Under the null hypothesis,

\[ F \sim F_{p-1,\;n-p}. \]

Large values of \(F\) provide evidence against \(H_0\).

5.14 Interpretation of the Overall F Test

The numerator measures explained variation per regression degree of freedom.

The denominator measures unexplained variation per residual degree of freedom.

So the \(F\) statistic compares:

  • how much signal the model explains;
  • how much noise remains in the residuals.

If the predictors have no effect, then both quantities should be of similar size, and the ratio should not be unusually large.

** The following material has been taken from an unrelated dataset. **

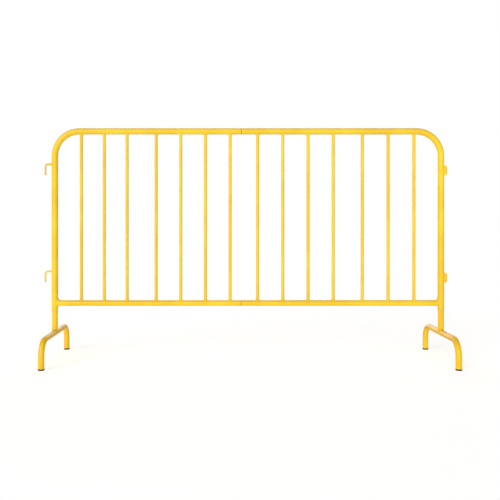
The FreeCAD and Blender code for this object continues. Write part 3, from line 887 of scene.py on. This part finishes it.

If the predictors explain substantial variation, then the numerator should be much larger than the denominator.

5.15 Relationship to the Intercept-Only Model

The overall \(F\) test compares two models:

  • the reduced model: intercept only;
  • the full model: intercept plus predictors.

Thus the ANOVA decomposition provides the basis for formal model comparison.

This leads naturally to the idea of nested models.

5.16 Nested Models

Two models are nested if the reduced model is obtained by imposing constraints on the full model.

For example:

  • reduced model: \[ Y_i = \beta_0 + \beta_1 x_{i1} + \varepsilon_i; \]

  • full model: \[ Y_i = \beta_0 + \beta_1 x_{i1} + \beta_2 x_{i2} + \varepsilon_i. \]

The reduced model is nested within the full model because it is obtained by setting

\[ \beta_2 = 0. \]

5.17 Extra Sum of Squares Principle

Suppose:

  • the reduced model has error sum of squares \(\mathrm{SSE}_R\) and rank \(p_R\);
  • the full model has error sum of squares \(\mathrm{SSE}_F\) and rank \(p_F\).

Since the full model has more flexibility, it cannot fit worse, so

\[ \mathrm{SSE}_F \le \mathrm{SSE}_R. \]

The quantity

\[ \mathrm{SSE}_R - \mathrm{SSE}_F \]

measures the reduction in error due to adding the extra predictors.

This is called the extra sum of squares due to the added terms.

5.18 F Test for Nested Models

To test whether the extra predictors in the full model are needed, we use

\[ F = \frac{ (\mathrm{SSE}_R - \mathrm{SSE}_F)/(p_F - p_R) }{ \mathrm{SSE}_F/(n-p_F) }. \]

Under the null hypothesis that the additional parameters are unnecessary,

\[ F \sim F_{p_F-p_R,\;n-p_F}. \]

Large values indicate that the full model provides a significantly better fit.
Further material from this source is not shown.